Based on a survey of 7,660 U.S.-based consumers in October, the report found that shoppers plan to spend an average of just over $997 in the run-up to the end-of-year holidays this year. Around $650 of this total is accounted for by gift purchases, with the remainder made up of $230 in non-gift holiday purchases – such as decorations and food – and $117 in other non-gift purchases.
Overall holiday spending is therefore expected to decrease by around $51, from last year’s total of $1,048, but the majority of this decline is due to a $45 slip in intended spending on non-holiday-related purchases.
Although spending on gifts is expected to drop $9 from $659 last year, it is still predicted to be firmly above average spending of around $629 in the category over the last five years. As for spending on non-gift holiday purchases, it is actually expected to rise slightly, increasing by $3 from $227 in 2019.
According to NRF, this relatively strong performance in a year of extreme economic instability can, in part, be attributed to consumers’ desire to shift focus away from the hardships of the health crisis and onto the positivity of the holiday celebrations.
It is also a result of some consumers changing their plans due to the pandemic. 19% of survey respondents said that they would normally travel over the holidays but will be staying home this year, with 53% of these consumers saying that they were likely to spend more on holiday items because they are not traveling.
On top of this, as pointed out by NRF president and CEO Matthew Shay, consumer behavior has proved to be flexible during the pandemic.
“Consumers have demonstrated their resilience and adaptability throughout these extraordinary times,” explained Shay in a release. “Looking ahead to the holiday season, retailers will ensure that their stores are safe for both customers and employees as we all prepare to celebrate family and friends during this special time of the year.”
Unsurprisingly, online shopping is part of 60% of consumers’ holiday shopping plans, reflecting a wider trend that has seen an uptick in e-commerce sales since the start of the pandemic. 91% of those planning to shop online intend to take advantage of free shipping, while 44% plan to use buy-online-pick-up-in-store services and 16% expect to use same-day delivery.

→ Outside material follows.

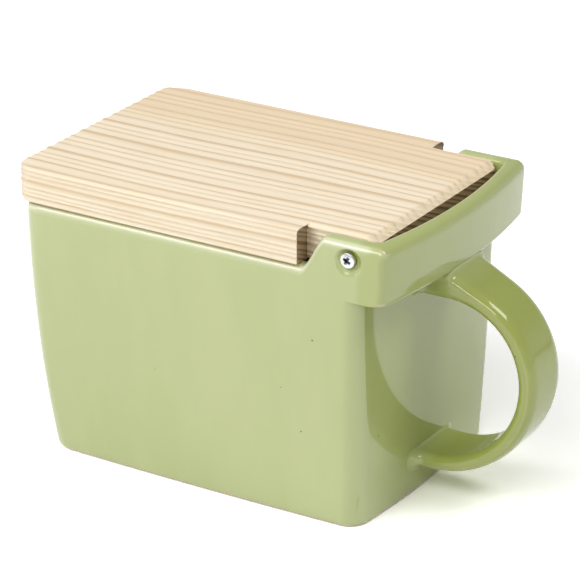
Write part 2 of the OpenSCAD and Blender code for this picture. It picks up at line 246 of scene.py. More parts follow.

Alongside e-commerce platforms, department stores ar popular holiday shopping destinations this year, mentioned by 45% of consumers, as are discount stores and grocery stores or supermarkets, mentioned by 43% and 42%, respectively.
And with holiday inventory and promotions starting earlier this year, survey respondents also highlighted the reasons most likely to persuade them to start making purchases before their usual shopping period.
Sales and promotions were top of the list, mentioned by 53% of consumers, followed by the desire to avoid crowds (37%) and the stress of last-minute shopping (31%). 26% of consumers were also considering shopping early because they were worried that the items they wanted to buy might sell out, while 19% thought it could take longer to receive their purchases this year due to disruption caused by the pandemic.
The report from NRF is significantly more optimistic than a similar study released by KPMG, which predicted a year-over-year decline of 18% in consumers’ holiday shopping budgets in 2020.
The reasons highlighted by KPMG for this decrease were the “considerable uncertainty and reduced household income” caused by the coronavirus crisis, with 19% of those surveyed by the firm claiming to have become more mindful of their spending due to the pandemic.